**To do**
Write out again, unaltered, the lines from the start through the line containing "upper_far_top = upper_near_top".
## begin
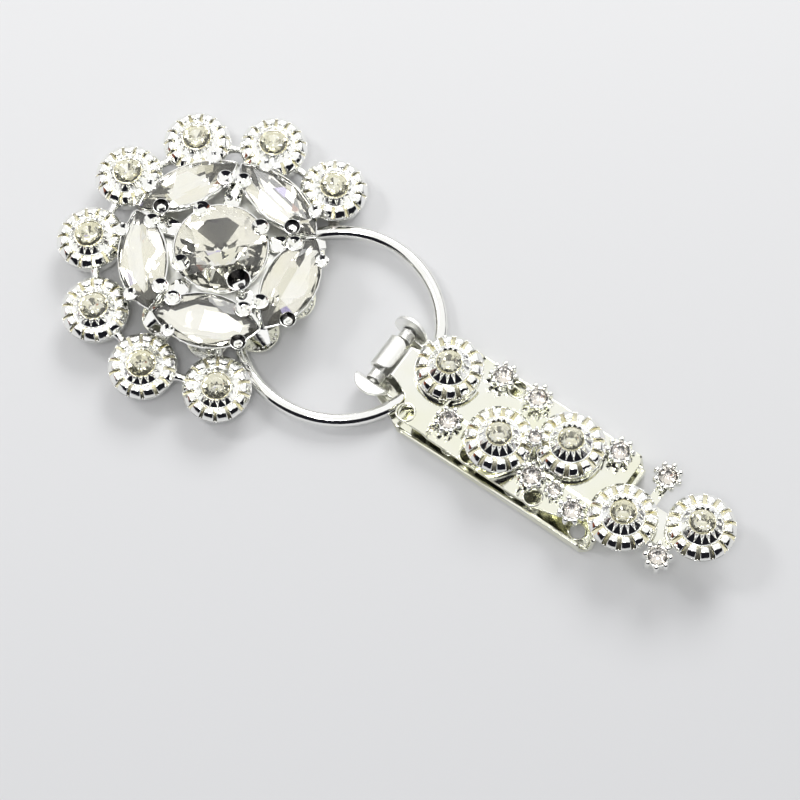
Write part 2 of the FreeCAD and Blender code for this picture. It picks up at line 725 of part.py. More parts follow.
jaw_turn = Place(x=-size("pin_to_ring"), z=size("pin_height"), axis=Y_AXIS, angle=-size("upper_tilt"))
upper_jaw = jaw_turn * Place(x=size("pin_to_ring"), z=-size("pin_height"))
upper_near_top = neck_bottom + size("sheet_metal")
upper_far_top = upper_near_top - size("step_drop")


def round_tip_corners(body, feature, tip, half_width):
    # Rounds the upright edges at the two corners of the tip.
    names = []
    for index, edge in enumerate(feature.Shape.Edges, start=1):
        box = edge.BoundBox
        upright = box.ZLength > box.XLength + box.YLength
        if upright and abs(box.XMax - tip.value) < 0.001 and abs(abs(box.YMax) - half_width.value) < 0.001:
            names.append(f"Edge{index}")
    rounding = body.newObject("PartDesign::Fillet", body.Name + "_corners")
    rounding.Base = (feature, names)
    rounding.setExpression("Radius", size("corner_radius").text)
    return rounding


def lower_jaw():
    body = new_body("lower_jaw")
    sheet = size("sheet_metal")
    half_width = size("lower_half_width")
    tip = size("lower_length")
    back = -(size("pin_to_ring") + size("ear_radius") * JAW_BACK_SHARE)
    ear_half_span = size("ear_half_span")
    floor = new_sketch(body, "jaw_floor", "XY_Plane")
    add_polygon(floor, [
        (back, -ear_half_span),
        (-size("pin_to_ring"), -ear_half_span),
        (size("flare_end"), -half_width),
        (tip, -half_width),
        (tip, half_width),
        (size("flare_end"), half_width),
        (-size("pin_to_ring"), ear_half_span),
        (back, ear_half_span),
    ])
    floor_pad = pad(body, floor, sheet)
    doc.recompute()
    round_tip_corners(body, floor_pad, tip, half_width)
    flange_end = tip - size("corner_radius")
    for name, level in (("far_flange", -half_width), ("near_flange", half_width - sheet)):
        flange = new_sketch(body, name, "XZ_Plane", level)
        add_polygon(flange, [
            (size("flange_start"), 0),
            (flange_end, 0),
            (flange_end, size("flange_high")),
            (size("flange_start"), size("flange_low")),
        ])
        pad(body, flange, sheet)
    lip_top = (size("pin_height") + (tip + size("pin_to_ring")) * sine(size("upper_tilt"))
               + (upper_far_top - sheet - size("pin_height")) * cosine(size("upper_tilt")) - size("lip_gap"))
    lip = new_sketch(body, "tip_lip", "YZ_Plane", tip - sheet)
    lip_half_width = half_width - size("corner_radius")
    add_polygon(lip, [
        (-lip_half_width, 0),
        (lip_half_width, 0),
        (lip_half_width, lip_top),
        (-lip_half_width, lip_top),
    ])
    pad(body, lip, sheet)
    for name, level in (("far_ear", -ear_half_span), ("near_ear", ear_half_span - sheet)):
        ear = new_sketch(body, name, "XZ_Plane", level)
        add_circle(ear, -size("pin_to_ring"), size("pin_height"), size("ear_radius"))
        pad(body, ear, sheet)
    pin_hole = new_sketch(body, "ear_hole", "XZ_Plane")
    add_circle(pin_hole, -size("pin_to_ring"), size("pin_height"), size("pin_radius") + size("stone_clearance"))
    pocket_through(body, pin_hole)
    holes = new_sketch(body, "floor_holes", "XY_Plane")
    for number in range(STAMPED_HOLES):
        for side in (-1, 1):
            along = size("floor_hole_first") + size("floor_hole_pitch") * number
            add_circle(holes, along, size("floor_hole_side") * side, size("floor_hole_radius"))
    pocket_through(body, holes)


def hinge():
    pin = new_body("hinge_pin")
    half_length = size("ear_half_span") + size("pin_head_height") + size("stone_clearance")
    shoulder = half_length - size("pin_head_height")
    turned(pin, "pin_profile", [
        (0, -half_length),
        (size("pin_head_radius"), -half_length),
        (size("pin_head_radius"), -shoulder),
        (size("pin_radius"), -shoulder),
        (size("pin_radius"), shoulder),
        (size("pin_head_radius"), shoulder),
        (size("pin_head_radius"), half_length),
        (0, half_length),
    ])
    Place(x=-size("pin_to_ring"), z=size("pin_height"), axis=X_AXIS, angle=90).bind(pin)
    spring = new_body("torsion_spring")
    sheet = size("sheet_metal")
    wire = size("coil_wire")
    inner_end = size("barrel_half_length") + size("coil_end_gap")
    outer_end = size("ear_half_span") - sheet - size("coil_end_gap")
    leg_end = size("coil_leg") - size("pin_to_ring")
    leg_rest = sheet + size("stone_clearance")
    coil_bottom = size("pin_height") - size("coil_radius")
    starts = {"far": (-outer_end, -outer_end), "near": (inner_end, outer_end - wire)}
    for side, (coil_level, leg_level) in starts.items():
        coil = new_sketch(spring, side + "_coil", "XZ_Plane", coil_level)
        add_circle(coil, -size("pin_to_ring"), size("pin_height"), size("coil_radius"))
        pad(spring, coil, outer_end - inner_end)
        leg = new_sketch(spring, side + "_leg", "XZ_Plane", leg_level)
        add_polygon(leg, [
            (-size("pin_to_ring"), coil_bottom),
            (leg_end, leg_rest),
            (leg_end, leg_rest + wire),
            (-size("pin_to_ring"), coil_bottom + wire),
        ])
        pad(spring, leg, wire)
    doc.recompute()
    core = new_sketch(spring, "coil_core", "XZ_Plane")
    add_circle(core, -size("pin_to_ring"), size("pin_height"), size("coil_radius") - wire)
    pocket_through(spring, core)


def upper_jaw_plate():
    body = new_body("upper_jaw")
    sheet = size("sheet_metal")
    tip = size("upper_length")
    pin_x = -size("pin_to_ring")
    barrel_top = size("pin_height") + size("barrel_radius")
    neck_flat = pin_x + size("pin_to_ring") * NECK_START_SHARE
    step_start = size("step_start")
    step_end = step_start + size("step_length")
    profile = new_sketch(body, "jaw_profile", "XZ_Plane")
    add_polygon(profile, [
        (pin_x, barrel_top),
        (pin_x, barrel_top - sheet),
        (neck_flat, neck_bottom),
        (step_start, neck_bottom),
        (step_end, upper_far_top - sheet),
        (tip, upper_far_top - sheet),
        (tip, upper_far_top),
        (step_end, upper_far_top),
        (step_start, upper_near_top),
        (neck_flat, upper_near_top),
    ])
    sheet_pad = pad(body, profile, size("upper_half_width") * 2, midplane=True)
    doc.recompute()
    round_tip_corners(body, sheet_pad, tip, size("upper_half_width"))
    sides = new_sketch(body, "neck_sides", "XY_Plane")
    outside = size("upper_half_width") + sheet
    shoulder = size("neck_half_width") * NECK_FLARE_SHARE
    behind = pin_x - size("barrel_radius") - sheet
    for side in (-1, 1):
        add_polygon(sides, [
            (behind, size("neck_half_width") * side),
            (neck_flat, size("neck_half_width") * side),
            (size("upper_start"), shoulder * side),
            (size("upper_start"), outside * side),
            (behind, outside * side),
        ])
    pocket_through(body, sides)
    barrel = new_sketch(body, "barrel", "XZ_Plane")
    add_circle(barrel, pin_x, size("pin_height"), size("barrel_radius"))
    pad(body, barrel, size("barrel_half_length") * 2, midplane=True)
    bore = new_sketch(body, "barrel_bore", "XZ_Plane")
    add_circle(bore, pin_x, size("pin_height"), size("pin_radius") + size("pin_clearance"))
    pocket_through(body, bore)
    holes = new_sketch(body, "plate_holes", "XY_Plane")
    for number in range(STAMPED_HOLES):
        for side in (-1, 1):
            along = size("stamp_first") + size("stamp_pitch") * number
            add_circle(holes, along, size("stamp_side") * side, size("stamp_radius"))
    pocket_through(body, holes)
    upper_jaw.bind(body)


def backing_strip():
    body = new_body("backing_strip")
    thickness = size("step_drop")
    start = size("step_start") + size("step_length") + size("link_clearance")
    strip = new_sketch(body, "strip", "XY_Plane")
    add_polygon(strip, [
        (start, -size("strip_half_width")),
        (size("strip_end"), -size("strip_half_width")),
        (size("strip_end"), size("strip_half_width")),
        (start, size("strip_half_width")),
    ])
    pad(body, strip, thickness)
    for number in range(CUPS_ON_PLATE + 1, CONE_CUP_COUNT + 1):
        spot = new_sketch(body, f"cup_pad_{number}", "XY_Plane")
        add_circle(spot, *spot_of(f"cup_{number}"), size("strip_pad_radius"))
        pad(body, spot, thickness)
    for number in range(1, STRIP_CHATONS + 1):
        along, across = spot_of(f"outer_chaton_{number}")
        arm = new_sketch(body, f"arm_{number}", "XY_Plane")
        half_arm = size("arm_width") / 2
        add_polygon(arm, [
            (along - half_arm, 0),
            (along + half_arm, 0),
            (along + half_arm, across),
            (along - half_arm, across),
        ])
        pad(body, arm, thickness)
        spot = new_sketch(body, f"accent_pad_{number}", "XY_Plane")
        add_circle(spot, along, across, size("accent_foot_radius"))
        pad(body, spot, thickness)
    (upper_jaw * Place(z=upper_far_top)).bind(body)


def cone_cups():
    form = new_body("cone_cup_form", is_node=False)
    seat_radius = size("cone_stone_radius") + size("stone_clearance")
    seat_top = size("cone_top_height") - size("seat_depth")
    corners = [
        (0, 0),
        (size("cone_foot_radius"), 0),
        (size("cone_wall_radius"), size("cone_bowl_height")),
        (size("cone_wall_radius"), size("cone_wall_height")),
        (size("cup_radius"), size("cone_wall_height")),
        (size("cup_radius"), size("cone_rim_height")),
        (size("cone_crown_radius"), size("cone_crown_height")),
        (seat_radius + size("seat_land"), size("cone_top_height")),
        (seat_radius, size("cone_top_height")),
        (seat_radius, seat_top),
        (0, seat_top - size("cone_stone_pavilion") - size("seat_land")),
    ]
    turned(form, "cone_cup_profile", corners)
    doc.recompute()
    cut_ribs(form, size("cone_crown_radius"), size("cone_crown_height"), size("cone_rim_height"))
    stone = chaton_form("cone_stone_form", size("cone_stone_radius"), size("cone_stone_crown"),
                        size("cone_stone_pavilion"))
    for number in range(1, CONE_CUP_COUNT + 1):
        along, across = spot_of(f"cup_{number}")
        seat = upper_jaw * Place(x=along, y=across, z=upper_near_top)
        copy_of(form, f"clip_cup_{number}", seat)
        copy_of(stone, f"clip_stone_{number}", seat * Place(z=seat_top))


def accent_forms(name, scale):
    radius = size("accent_radius") * scale
    height = size("accent_height") * scale
    stone_radius = radius - size("seat_land") - size("stone_clearance")
    pavilion = size("cone_stone_pavilion") * scale
    seat_top = height - size("seat_depth")
    form = new_body(name + "_setting_form", is_node=False)
    turned(form, name + "_profile", [
        (0, 0),
        (size("accent_foot_radius") * scale, 0),
        (radius, height * CHATON_BELLY_SHARE),
        (radius, height),
        (stone_radius + size("stone_clearance"), height),
        (stone_radius + size("stone_clearance"), seat_top),
        (0, seat_top - pavilion - size("seat_land")),
    ])
    stone = chaton_form(name + "_stone_form", stone_radius, size("cone_stone_crown") * scale, pavilion)
    return form, stone, seat_top


def accents():
    large = accent_forms("accent", as_size(1))
    small = accent_forms("small_accent", size("valley_scale"))
    on_rims = upper_near_top + size("cone_rim_height") + size("valley_rise")
    second, third = spot_of("cup_2"), spot_of("cup_3")
    between_rims = ((second[0] + third[0]) / 2, (second[1] + third[1]) / 2)
    spots = [(small, spot_of("valley_chaton"), upper_far_top), (small, between_rims, on_rims)]
    for number in range(1, PLATE_CHATONS + 1):
        spots.append((large, spot_of(f"chaton_{number}"), upper_far_top))
    for number in range(1, STRIP_CHATONS + 1):
        spots.append((large, spot_of(f"outer_chaton_{number}"), upper_near_top))
    settings = []
    stones = []
    for number, ((form, stone, seat_top), (along, across), level) in enumerate(spots, start=1):
        seat = Place(x=along, y=across, z=level)
        settings.append(copy_of(form, f"accent_setting_{number}", seat, is_node=False))
        stones.append(copy_of(stone, f"accent_stone_{number}", seat * Place(z=seat_top), is_node=False))
    for name, pieces in (("accent_settings", settings), ("accent_stones", stones)):
        group = doc.addObject("Part::Compound", name)
        group.Label = name
        group.Links = pieces
        upper_jaw.bind(group)
        nodes.append(group)


def check_and_export():
    for item in doc.Objects:
        if "Invalid" in item.State or "Error" in item.State:
            raise RuntimeError(f"{item.Label} failed: {item.State}")
    os.makedirs("parts", exist_ok=True)
    for node in nodes:
        if node.Shape.isNull() or not node.Shape.isValid() or node.Shape.Volume <= 0:
            raise RuntimeError(f"{node.Label} has no valid solid")
    for node in nodes:
        node.Shape.exportStep(f"parts/{node.Label}.step")
        box = node.Shape.BoundBox
        print(f"{node.Label}: {len(node.Shape.Solids)} solid(s), {node.Shape.Volume:.2f} mm3,"
              f" z {box.ZMin:.2f} to {box.ZMax:.2f}")


base_plate()
rim_cups()
rim_links()
navettes()
centre()
ring_and_solder()
lower_jaw()
hinge()
upper_jaw_plate()
backing_strip()
cone_cups()
accents()
doc.recompute()
check_and_export()
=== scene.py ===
from math import asin, atan2, copysign, cos, pi, radians, sin, sqrt, tan

import bmesh
import bpy
from mathutils import Matrix, Vector


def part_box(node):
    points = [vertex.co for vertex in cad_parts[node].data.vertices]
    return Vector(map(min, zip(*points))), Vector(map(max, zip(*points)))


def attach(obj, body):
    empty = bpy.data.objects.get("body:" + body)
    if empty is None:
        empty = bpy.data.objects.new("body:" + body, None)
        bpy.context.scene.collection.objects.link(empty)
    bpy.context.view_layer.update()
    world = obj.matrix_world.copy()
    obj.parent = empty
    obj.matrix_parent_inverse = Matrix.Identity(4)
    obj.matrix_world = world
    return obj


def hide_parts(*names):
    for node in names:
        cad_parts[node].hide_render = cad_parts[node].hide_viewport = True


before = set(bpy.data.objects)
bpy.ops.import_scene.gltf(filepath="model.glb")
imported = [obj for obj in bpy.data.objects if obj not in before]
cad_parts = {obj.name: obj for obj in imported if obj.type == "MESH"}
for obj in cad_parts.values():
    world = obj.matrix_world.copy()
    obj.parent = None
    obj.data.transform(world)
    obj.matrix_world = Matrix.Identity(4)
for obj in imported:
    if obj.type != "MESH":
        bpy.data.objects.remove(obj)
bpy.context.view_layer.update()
mm = 0.001
fullTurn = 2 * pi
up = Vector((0, 0, 1))
here = Matrix.Identity(4)
print("frame loaded")


# places read from the frame

def boxMiddle(node):
    low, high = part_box(node)
    return (low + high) / 2


def surfaceMiddle(faces):
    # middle of a surface from the (centre, area) pairs of its faces
    area = sum(size for spot, size in faces)
    return sum((spot * size for spot, size in faces), Vector()) / area


def frameMatrix(origin, forward, axis):
    axis = axis.normalized()
    side = axis.cross(forward).normalized()
    forward = side.cross(axis)
    matrix = Matrix((forward, side, axis)).transposed().to_4x4()
    matrix.translation = origin
    return matrix


def seatOn(axis, forward, middle, points):
    # a piece's own frame: Z up its axis, the origin at its lowest level
    lowest = min(point.dot(axis) for point in points)
    return frameMatrix(middle + axis * (lowest - middle.dot(axis)), forward, axis)


def nodeSeat(node, axis, forward):
    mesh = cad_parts[node].data
    middle = surfaceMiddle([(face.center, face.area) for face in mesh.polygons])
    return seatOn(axis, forward, middle, [vertex.co for vertex in mesh.vertices])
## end
**Task output**
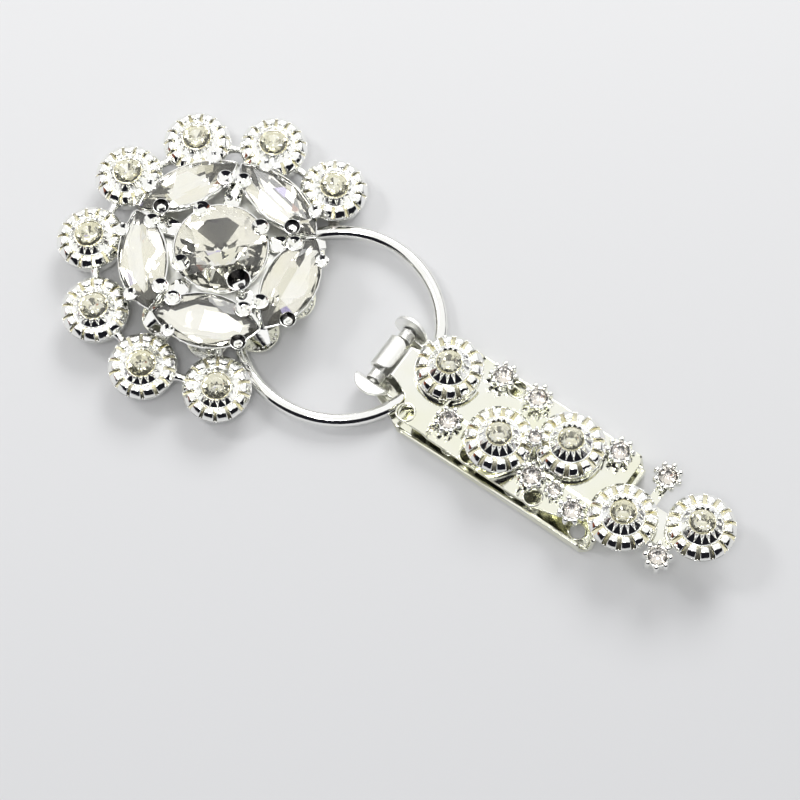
Write part 2 of the FreeCAD and Blender code for this picture. It picks up at line 725 of part.py. More parts follow.
jaw_turn = Place(x=-size("pin_to_ring"), z=size("pin_height"), axis=Y_AXIS, angle=-size("upper_tilt"))
upper_jaw = jaw_turn * Place(x=size("pin_to_ring"), z=-size("pin_height"))
upper_near_top = neck_bottom + size("sheet_metal")
upper_far_top = upper_near_top - size("step_drop")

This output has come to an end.